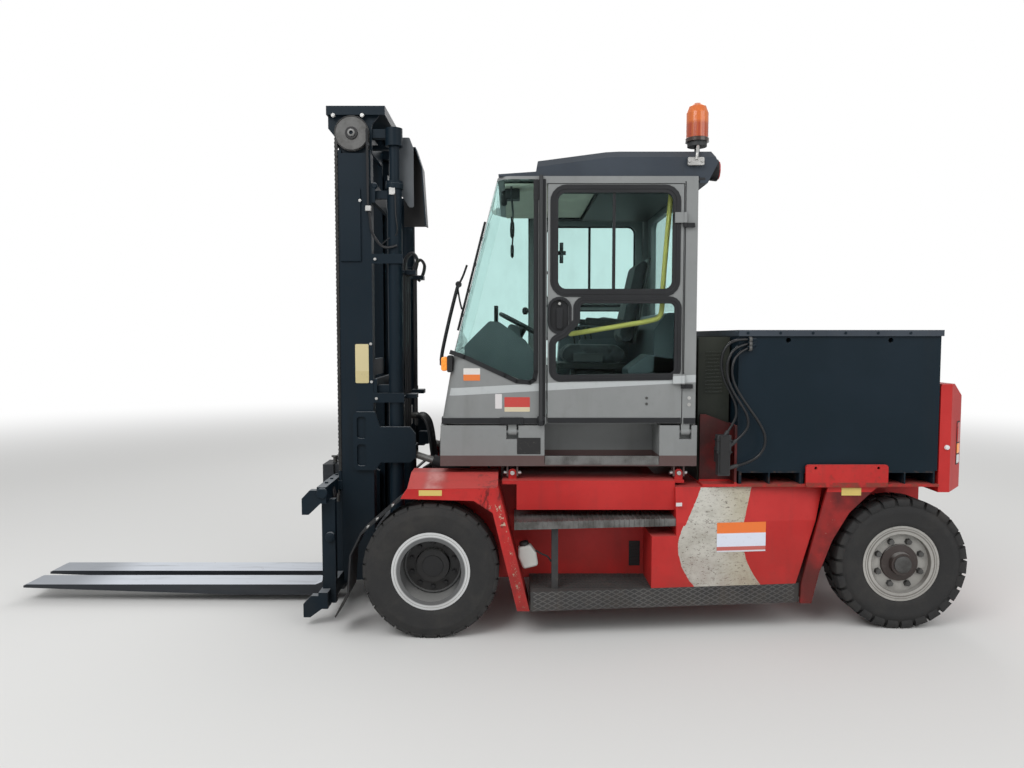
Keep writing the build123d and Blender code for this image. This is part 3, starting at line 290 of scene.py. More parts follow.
def reachFrom(shader, station):  # distance from an axle, in metres
    across = shader.axis("X") - frontAxle - station / 1000
    up = shader.axis("Z") - truck["axleHeight"] / 1000
    return (across * across + up * up).root()


def wheelMark(station, radius, colour):  # what lies within a radius of the axle
    def mark(shader):
        return reachFrom(shader, station) < radius / 1000, colour
    return mark


def barrelMark(station, inner, outer, strength, colour):  # shade that deepens towards the sunk disc
    def mark(shader):
        return (1 - reachFrom(shader, station).step(inner / 1000, outer / 1000)) * strength, colour
    return mark


def ringShadeMark(station, rings):  # painted shade lines in the grooves where the rim's rings step down: radius and half width
    def mark(shader):
        reach = reachFrom(shader, station)
        lines = abs(reach - rings[0][0] / 1000) < rings[0][1] / 1000
        for radius, half in rings[1:]:
            lines = lines.most(abs(reach - radius / 1000) < half / 1000)
        return lines * 0.75, (0.10, 0.09, 0.08)
    return mark


def scuffMark(shader):  # chips on the front strut's edge, scuffs at the fender's corner, worn top with a painted highlight, rear dirt
    station = shader.axis("X") - frontAxle
    height = shader.axis("Z")
    edge = abs(station - 0.432 - (0.627 - height) * 0.2506) < 0.016
    chips = shader.noise(42.0, 6, 0.7).step(0.56, 0.60) * edge * (height < 0.8)
    corner = (station > 0.27) * (station < 0.46) * (height > 0.66)
    scratch = shader.noise(18.0, 8, 0.75, stretch=(1, 1, 0.35)).step(0.50, 0.60) * corner * 0.75
    rear = (station > 2.1) * (height < 0.84) * (shader.noise(5.0, 5).step(0.25, 0.6) * 0.5 + 0.35)
    # the fender's crown: worn paint, lightened as a painted sky highlight on faces that look up
    crown = abs(station - 0.025).step(0.085, 0.03) * shader.upward()
    worn = crown * shader.noise(9.0, 6).step(0.15, 0.6) * 0.7
    tint = shader.blend(chips, (0.035, 0.006, 0.006), (0.50, 0.38, 0.28))
    tint = shader.blend(worn, tint, (0.72, 0.45, 0.42))
    return chips.most(scratch).most(rear).most(worn), tint


def shadeMark(shader):  # painted shade with oily dirt behind the cab, and rust along the platform's top edge
    station = shader.axis("X") - frontAxle
    height = shader.axis("Z")
    # painted shade, darkened further by dirt, in the gap behind the cab
    corner = (station < 1.80) * (height > 0.9) * (shader.noise(7.0, 5).step(0.2, 0.7) * 0.3 + 0.65)
    rust = (height < 0.9) * (height > 0.868) * (station > 1.8) * shader.noise(20.0, 6).step(0.35, 0.6) * 0.7
    tint = shader.blend(rust, (0.022, 0.008, 0.008), (0.13, 0.055, 0.03))
    return corner.most(rust), tint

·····

## What is asked
Please output the entire listing exactly as it stands.

## Task response
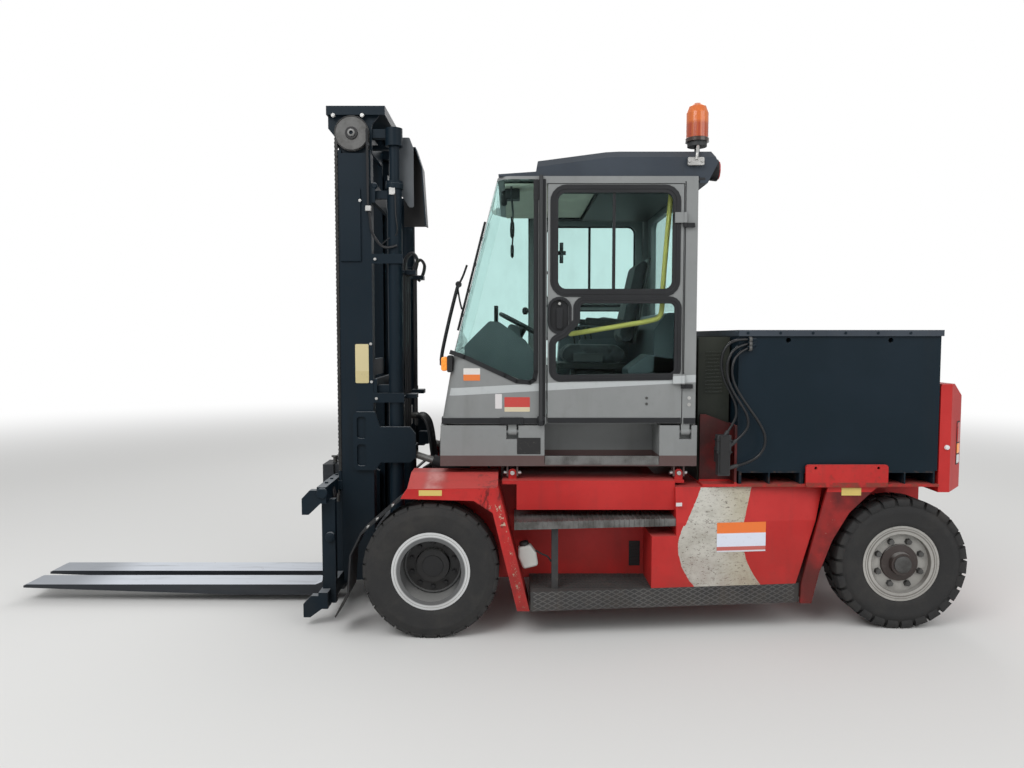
Keep writing the build123d and Blender code for this image. This is part 3, starting at line 290 of scene.py. More parts follow.
def reachFrom(shader, station):  # distance from an axle, in metres
    across = shader.axis("X") - frontAxle - station / 1000
    up = shader.axis("Z") - truck["axleHeight"] / 1000
    return (across * across + up * up).root()


def wheelMark(station, radius, colour):  # what lies within a radius of the axle
    def mark(shader):
        return reachFrom(shader, station) < radius / 1000, colour
    return mark


def barrelMark(station, inner, outer, strength, colour):  # shade that deepens towards the sunk disc
    def mark(shader):
        return (1 - reachFrom(shader, station).step(inner / 1000, outer / 1000)) * strength, colour
    return mark


def ringShadeMark(station, rings):  # painted shade lines in the grooves where the rim's rings step down: radius and half width
    def mark(shader):
        reach = reachFrom(shader, station)
        lines = abs(reach - rings[0][0] / 1000) < rings[0][1] / 1000
        for radius, half in rings[1:]:
            lines = lines.most(abs(reach - radius / 1000) < half / 1000)
        return lines * 0.75, (0.10, 0.09, 0.08)
    return mark


def scuffMark(shader):  # chips on the front strut's edge, scuffs at the fender's corner, worn top with a painted highlight, rear dirt
    station = shader.axis("X") - frontAxle
    height = shader.axis("Z")
    edge = abs(station - 0.432 - (0.627 - height) * 0.2506) < 0.016
    chips = shader.noise(42.0, 6, 0.7).step(0.56, 0.60) * edge * (height < 0.8)
    corner = (station > 0.27) * (station < 0.46) * (height > 0.66)
    scratch = shader.noise(18.0, 8, 0.75, stretch=(1, 1, 0.35)).step(0.50, 0.60) * corner * 0.75
    rear = (station > 2.1) * (height < 0.84) * (shader.noise(5.0, 5).step(0.25, 0.6) * 0.5 + 0.35)
    # the fender's crown: worn paint, lightened as a painted sky highlight on faces that look up
    crown = abs(station - 0.025).step(0.085, 0.03) * shader.upward()
    worn = crown * shader.noise(9.0, 6).step(0.15, 0.6) * 0.7
    tint = shader.blend(chips, (0.035, 0.006, 0.006), (0.50, 0.38, 0.28))
    tint = shader.blend(worn, tint, (0.72, 0.45, 0.42))
    return chips.most(scratch).most(rear).most(worn), tint


def shadeMark(shader):  # painted shade with oily dirt behind the cab, and rust along the platform's top edge
    station = shader.axis("X") - frontAxle
    height = shader.axis("Z")
    # painted shade, darkened further by dirt, in the gap behind the cab
    corner = (station < 1.80) * (height > 0.9) * (shader.noise(7.0, 5).step(0.2, 0.7) * 0.3 + 0.65)
    rust = (height < 0.9) * (height > 0.868) * (station > 1.8) * shader.noise(20.0, 6).step(0.35, 0.6) * 0.7
    tint = shader.blend(rust, (0.022, 0.008, 0.008), (0.13, 0.055, 0.03))
    return corner.most(rust), tint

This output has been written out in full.